Practitioners ensure roles, authority, and escalation paths are clear before incidents occur.
Recover
Recover focuses on restoring operations and strengthening resilience. It includes recovery planning, restoration processes, communication during recovery, and incorporation of lessons learned.
Success is measured by coordination, speed, and learning.
Using Metrics to Evaluate CSF Outcomes
Metrics are the mechanism that connects CSF outcomes to day-to-day operations. Without them, alignment to the framework becomes static: controls are mapped once and rarely revisited.
Teams use metrics to answer a specific question: Are the controls we rely on still producing the expected outcomes, given how our environment operates today?
CSF-aligned metrics focus on control behavior, not control existence. A detection outcome, for example, is evaluated by whether monitoring covers relevant systems, alerts are reviewed within acceptable timeframes, and incidents are identified before material impact occurs. Governance outcomes are evaluated by observing ownership clarity, review cadence, and escalation behavior. Recovery outcomes are evaluated by restoration timelines and whether lessons learned are incorporated into planning.
CSF Controls and Program Maturity
Program maturity in the context of NIST CSF is defined by how the framework is used.
Early programs use CSF as a structuring tool. The focus is on mapping controls to outcomes, understanding coverage, and identifying gaps.
As programs progress, CSF becomes operational. Outcomes are reviewed regularly, metrics are tracked, and changes in the environment trigger reassessment. Controls are evaluated based on performance rather than documentation.
At higher maturity levels, CSF functions as a management system. Leaders use outcome performance trends to guide investment, adjust risk tolerance, and prioritize improvements. The framework provides a stable lens for decision-making without requiring constant restructuring.
Frequently Asked Questions
Is the NIST Cybersecurity Framework a compliance requirement?

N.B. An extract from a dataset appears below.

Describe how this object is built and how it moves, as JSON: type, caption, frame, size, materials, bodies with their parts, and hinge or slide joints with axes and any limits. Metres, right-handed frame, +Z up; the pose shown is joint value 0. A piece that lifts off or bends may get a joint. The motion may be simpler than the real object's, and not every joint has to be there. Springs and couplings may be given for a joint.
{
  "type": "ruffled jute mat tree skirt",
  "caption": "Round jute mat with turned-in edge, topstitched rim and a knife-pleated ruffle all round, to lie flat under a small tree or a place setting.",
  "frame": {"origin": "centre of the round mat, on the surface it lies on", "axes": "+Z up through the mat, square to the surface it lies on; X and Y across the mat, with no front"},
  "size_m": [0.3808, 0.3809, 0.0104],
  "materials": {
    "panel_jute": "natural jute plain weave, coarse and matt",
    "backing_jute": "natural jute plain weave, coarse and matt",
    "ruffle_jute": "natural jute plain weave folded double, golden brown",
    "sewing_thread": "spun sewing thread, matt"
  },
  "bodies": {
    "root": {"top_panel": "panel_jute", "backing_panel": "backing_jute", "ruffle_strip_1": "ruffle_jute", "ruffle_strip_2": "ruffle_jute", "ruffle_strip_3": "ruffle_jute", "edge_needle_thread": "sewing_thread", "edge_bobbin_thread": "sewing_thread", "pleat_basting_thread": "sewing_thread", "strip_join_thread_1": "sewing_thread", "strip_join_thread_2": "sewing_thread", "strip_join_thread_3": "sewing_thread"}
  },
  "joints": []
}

No. The NIST CSF is a voluntary framework. It is widely used because it provides a clear structure for managing cybersecurity risk, not because it is mandated. Some regulators reference CSF concepts, but adoption itself is not a certification or compliance requirement.
How is NIST CSF different from NIST SP 800-53?

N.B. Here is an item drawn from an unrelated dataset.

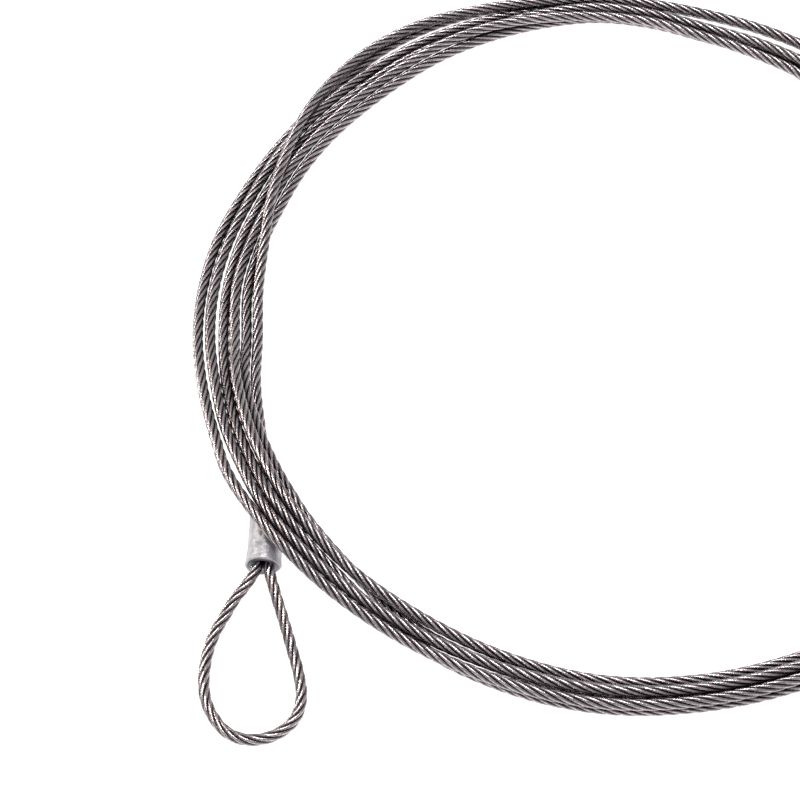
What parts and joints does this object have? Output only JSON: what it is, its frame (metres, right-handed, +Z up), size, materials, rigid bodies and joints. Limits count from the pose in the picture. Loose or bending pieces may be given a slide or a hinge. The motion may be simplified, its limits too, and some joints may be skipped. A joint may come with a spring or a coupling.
{
  "type": "wire rope sling",
  "caption": "Thin steel wire rope sling with a pressed soft eye at each end, wound into a loose round coil.",
  "frame": {"origin": "centre of the coil, on the surface that the sling lies on", "axes": "+Z up, away from that surface; the eye outside the coil points along -Y"},
  "size_m": [0.236, 0.244, 0.013],
  "materials": {
    "rope_steel": "bright drawn steel wire, lightly oiled",
    "ferrule_aluminium": "matte pressed aluminium"
  },
  "bodies": {
    "coil": {"rope_coil": "rope_steel", "lead_root_a": "rope_steel", "lead_root_b": "rope_steel"},
    "end_a": {"lead_rope_a": "rope_steel", "live_rope_a": "rope_steel", "dead_end_a": "rope_steel", "eye_rope_a": "rope_steel", "ferrule_a": "ferrule_aluminium"},
    "end_b": {"lead_rope_b": "rope_steel", "live_rope_b": "rope_steel", "dead_end_b": "rope_steel", "eye_rope_b": "rope_steel", "ferrule_b": "ferrule_aluminium"}
  },
  "joints": [
    {"name": "end_a_swing", "type": "hinge", "parent": "coil", "child": "end_a", "pos_m": [-0.09689, -0.05296, 0.0043], "axis": [0, 0, 1], "range_deg": [-10, 10], "stiffness_Nm_per_rad": 0.1},
    {"name": "end_b_swing", "type": "hinge", "parent": "coil", "child": "end_b", "pos_m": [0.0715, 0.032, 0.0043], "axis": [0, 0, 1], "range_deg": [-8, 8], "stiffness_Nm_per_rad": 0.1}
  ]
}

The CSF defines what outcomes should be achieved to manage cybersecurity risk.
NIST SP 800-53 defines specific controls that can be implemented to achieve those outcomes.
Many organizations use CSF as the top-level structure and map detailed control catalogs like 800-53 underneath it.

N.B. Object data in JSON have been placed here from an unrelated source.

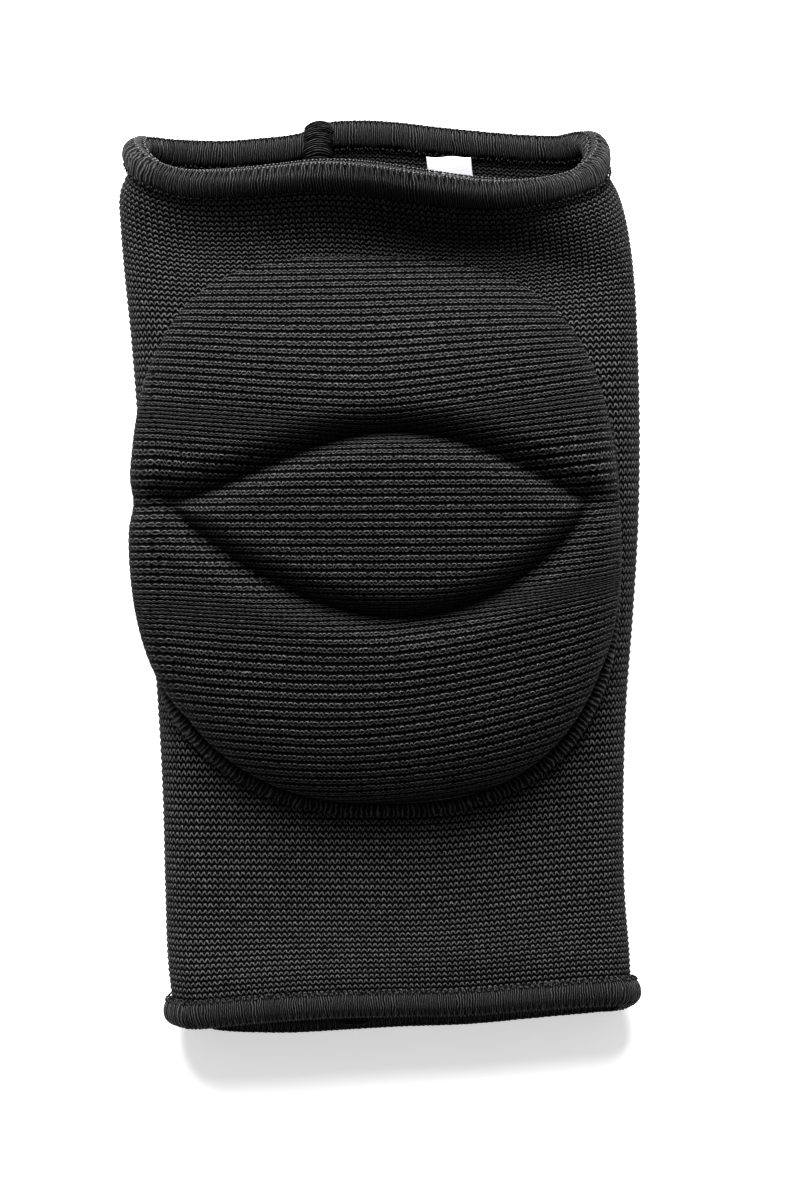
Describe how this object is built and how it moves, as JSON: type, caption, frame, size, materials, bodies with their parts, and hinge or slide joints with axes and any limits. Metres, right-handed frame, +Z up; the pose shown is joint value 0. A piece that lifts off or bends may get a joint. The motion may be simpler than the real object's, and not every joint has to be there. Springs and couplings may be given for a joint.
{
  "type": "knee pad",
  "caption": "Black knitted tube knee pad for volleyball, with a thick foam front under ribbed knit, an eye-shaped kneecap panel between two creases, and overcast bands at both ends.",
  "frame": {"origin": "bottom centre of the bounding box, on the surface that the back of the knee pad lies on", "axes": "+X across the leg, +Y from the calf end to the thigh end, +Z up, from the back of the knee to the front"},
  "size_m": [0.1364, 0.2406, 0.0519],
  "materials": {
    "sleeve_knit": "matt charcoal plain knit",
    "cushion_cover": "matt charcoal ribbed knit",
    "band_thread": "satin black overcast thread",
    "seam_thread": "matt black overlock thread",
    "tab_tape": "smooth white woven tape"
  },
  "bodies": {
    "root": {"sleeve": "sleeve_knit", "thigh_band": "band_thread", "calf_band": "band_thread", "knee_cushion": "cushion_cover", "cushion_edge_ridge": "seam_thread", "back_seam": "seam_thread", "inner_tab": "tab_tape"}
  },
  "joints": []
}
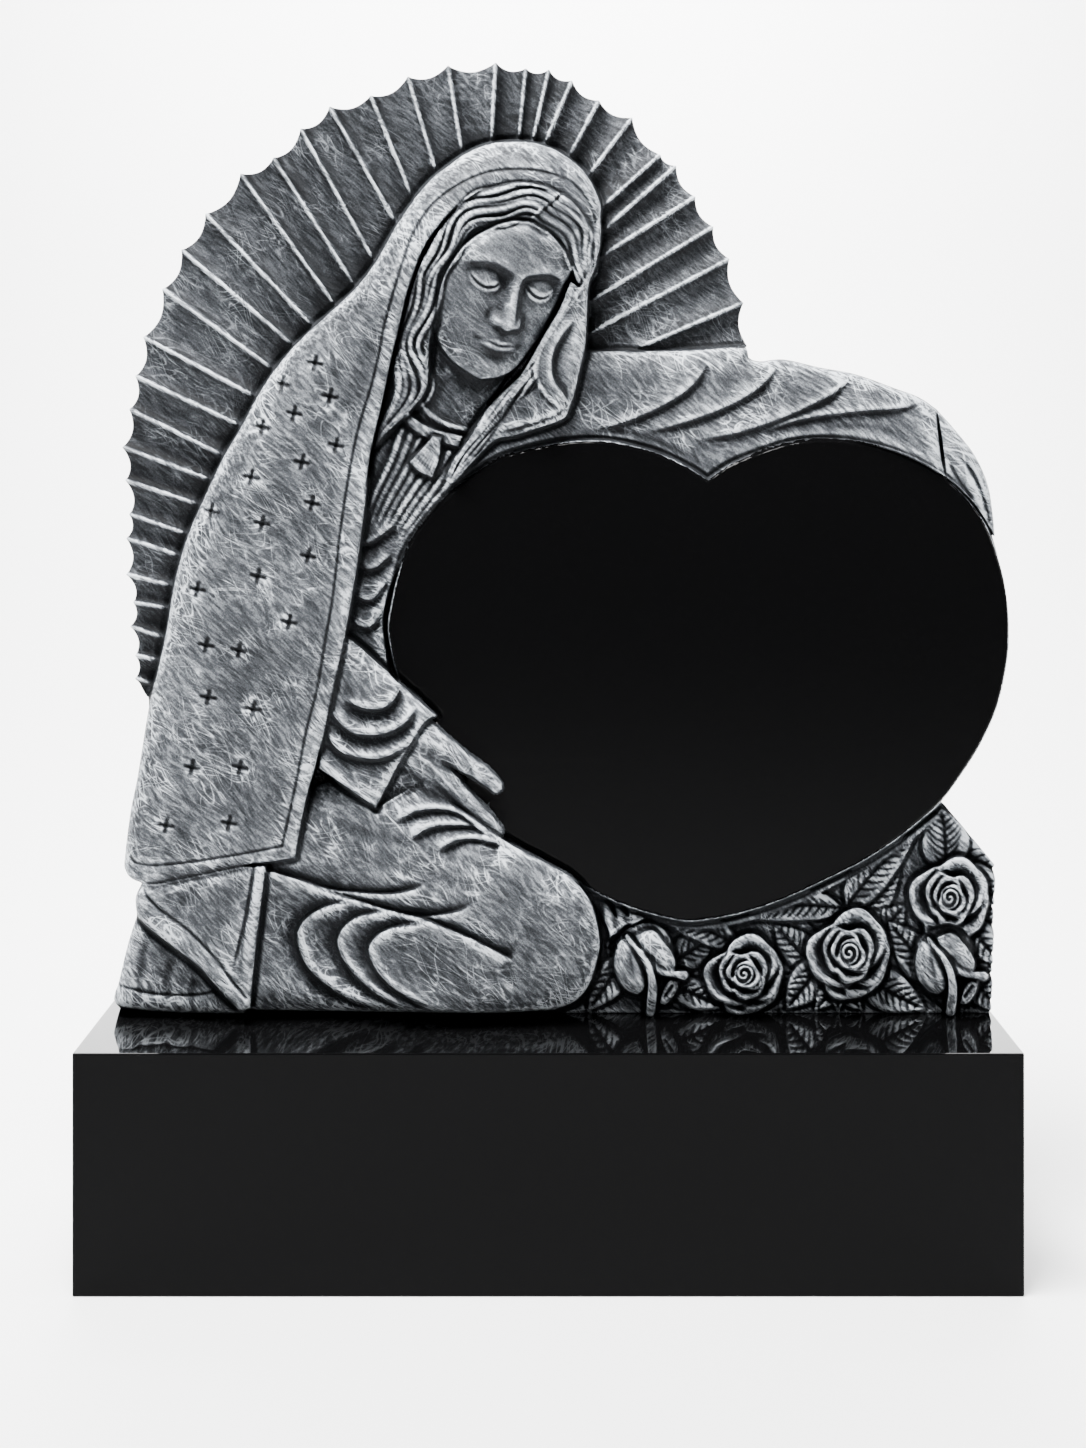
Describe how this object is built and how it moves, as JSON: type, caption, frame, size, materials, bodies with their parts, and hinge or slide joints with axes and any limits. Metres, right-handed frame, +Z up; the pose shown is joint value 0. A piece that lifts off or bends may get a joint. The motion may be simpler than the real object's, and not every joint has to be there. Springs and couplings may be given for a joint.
{
  "type": "carved headstone",
  "caption": "Black granite headstone: a relief-carved tablet of a kneeling veiled figure embracing a polished heart, with rays and roses, on a polished base block.",
  "frame": {"origin": "middle of the base block's underside, where it stands on the foundation or ground", "axes": "+Z up, the carved side faces -Y, +X to the right of someone who faces the carving"},
  "size_m": [0.9112, 0.3, 1.1923],
  "materials": {
    "carved_granite": "black granite, hand carved and left honed grey with light tool marks and dark recesses",
    "polished_granite": "fine-grained black granite, mirror polished, with faint grey specks"
  },
  "bodies": {
    "root": {"tablet": "carved_granite", "base": "polished_granite"}
  },
  "joints": []
}
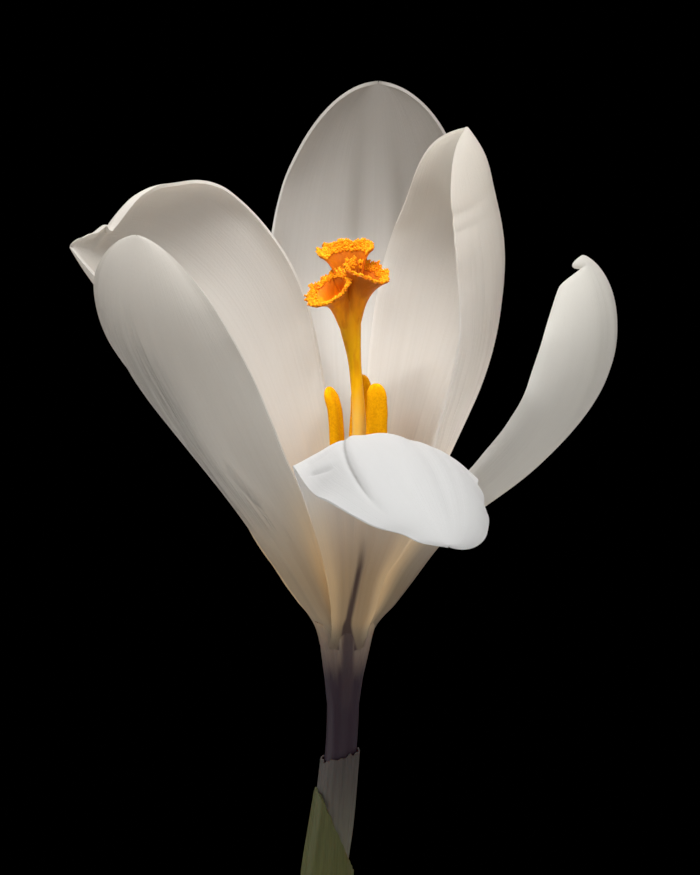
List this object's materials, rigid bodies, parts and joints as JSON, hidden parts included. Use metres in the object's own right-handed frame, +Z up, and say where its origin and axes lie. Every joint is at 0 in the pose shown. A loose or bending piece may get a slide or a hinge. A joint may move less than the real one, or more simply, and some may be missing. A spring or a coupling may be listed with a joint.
{
  "type": "potted crocus",
  "caption": "Single white spring crocus in flower, with narrow leaves, standing in soil in a small plain terracotta pot.",
  "frame": {"origin": "middle of the pot's underside, on the surface it stands on", "axes": "+Z up the flower, +X to the right and -Y to the front, towards the picture's viewer"},
  "size_m": [0.072, 0.072, 0.1592],
  "materials": {
    "terracotta": "matte unglazed",
    "soil": "crumbly moist",
    "corm": "fibrous dry",
    "petal": "satin",
    "tube": "satin",
    "papery_sheath": "matte",
    "green_sheath": "satin",
    "leaf": "satin",
    "stigma": "satin",
    "anther": "powdery matte"
  },
  "bodies": {
    "root": {"pot": "terracotta", "soil": "soil", "corm": "corm", "flower_tube": "tube", "papery_sheath": "papery_sheath", "green_sheath": "green_sheath", "basal_sheath": "papery_sheath", "leaf_1": "leaf", "leaf_2": "leaf", "leaf_3": "leaf", "leaf_4": "leaf", "leaf_5": "leaf", "leaf_6": "leaf", "leaf_7": "leaf", "bloom": "petal", "pistil": "stigma", "stamen_left": "anther", "stamen_right": "anther", "stamen_back": "anther"}
  },
  "joints": []
}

Does adopting CSF mean replacing existing security controls?
No. Most organizations already have controls in place before adopting CSF. The framework is used to organize and evaluate existing controls, not replace them. Controls are mapped to CSF outcomes to understand coverage, gaps, and effectiveness.
How detailed do CSF metrics need to be?
CSF metrics should be detailed enough to reflect how controls perform in operation, but not so granular that they become tool-specific or unmanageable. Effective metrics focus on coverage, timeliness, consistency, and reliability of outcomes.
How often should CSF alignment be reviewed?
There is no fixed cadence. In practice, mature programs review CSF outcomes:
- During risk assessments
- After significant environmental or organizational changes
- As part of recurring governance or oversight cycles
Can the CSF be used outside of cybersecurity teams?
Yes. One of the CSF’s strengths is that it provides a shared language for cybersecurity risk. Governance, legal, procurement, and executive teams often use CSF-aligned views to understand risk ownership, prioritization, and impact.
How does CSF support third-party or supply chain risk?
CSF outcomes explicitly address supply chain and external dependencies, particularly within the Identify and Govern functions. Organizations use these outcomes to evaluate how third-party risks are identified, assessed, and monitored as part of overall risk management.